The breakthrough of 1893 and subsequent patents
On 11 July 1893, Mikimoto produced the first hemispherical cultured pearls, by the now-standard method of inserting a small irritant under the mantle of the oyster. The early production was of mabe pearls, hemispherical pearls grown against the inner shell of the oyster. He received Japanese patent number 2670 in 1896 for the method. Round cultured pearls, the more commercially valuable form, were produced by independent workers including Tokichi Nishikawa and Tatsuhei Mise in the early 1900s, with Mikimoto eventually licensing or acquiring the relevant patents and applying the technique at scale. The combined Mise-Nishikawa method, in which a shell-bead nucleus is inserted alongside a small mantle tissue graft, became the standard process and remains substantially in use today.
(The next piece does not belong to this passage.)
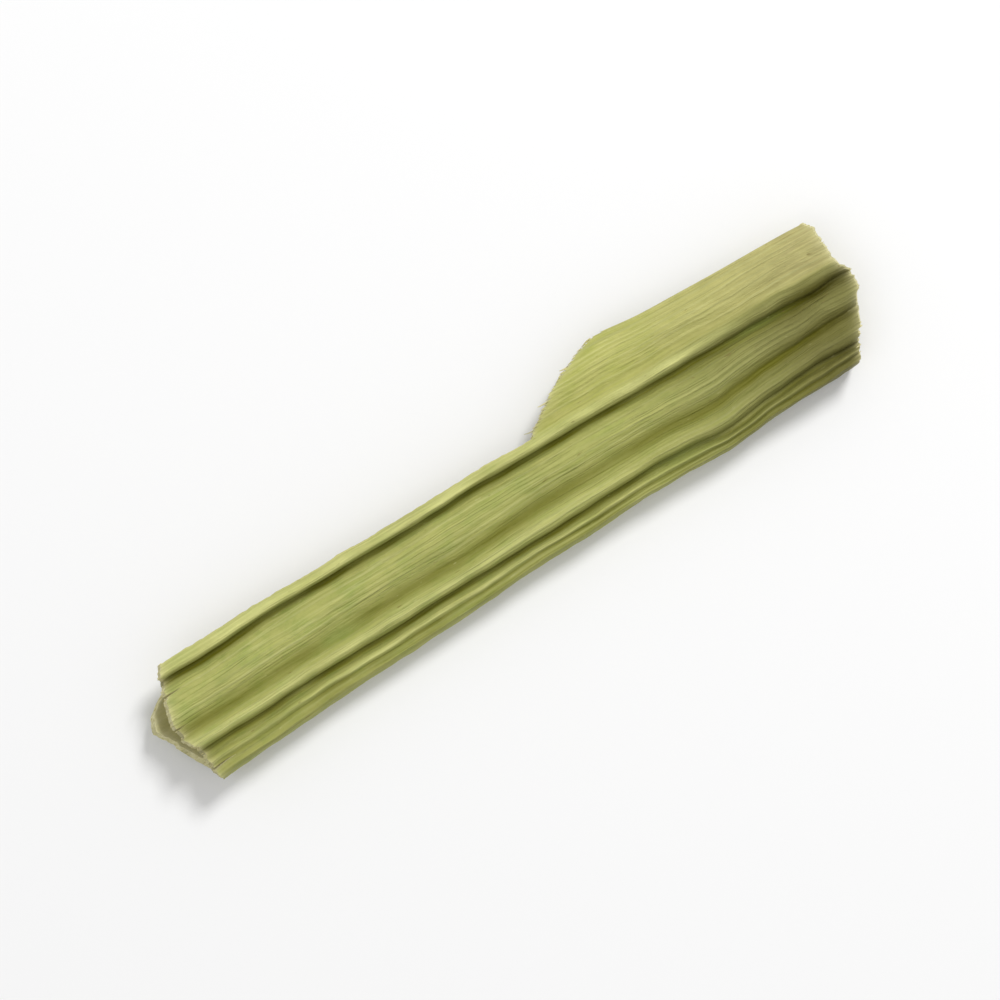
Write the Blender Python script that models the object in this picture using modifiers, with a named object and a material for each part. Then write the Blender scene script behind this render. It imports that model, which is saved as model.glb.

Building the firm and the trade
Mikimoto opened his first retail store in the Ginza district of Tokyo in 1899, and expanded internationally with stores in London, Paris, New York and Shanghai through the early twentieth century. He developed an aggressive marketing strategy that included demonstrations at international expositions, including the Philadelphia Sesquicentennial Exposition in 1926, where he displayed elaborate jewellery pieces incorporating cultured pearls. The cultured pearl was initially treated with suspicion by the European pearl trade, but a series of court cases in the 1920s and 1930s, most notably the Paris litigation of 1924, established cultured pearls as a legitimate gem material with separate legal and commercial status from natural pearls. Mikimoto's role in defending the cultured pearl in those cases is well documented.
Later life and legacy
Mikimoto continued to lead his firm into his nineties and was widely honoured in Japan as one of the country's principal industrial pioneers. He died on 21 September 1954 at the age of ninety-six. The Mikimoto firm, based at Mikimoto Pearl Island in Toba, continues as one of the principal Japanese pearl houses, although the broader Japanese cultured pearl industry has contracted since the 1990s as Chinese freshwater pearls and Australian, Indonesian and Philippine South Sea pearls have grown in importance. Mikimoto's contribution is generally regarded as having created the cultured pearl industry as a category, in the same way that De Beers shaped the modern diamond trade, although the credit for the round-pearl process specifically belongs more properly to Nishikawa and Mise.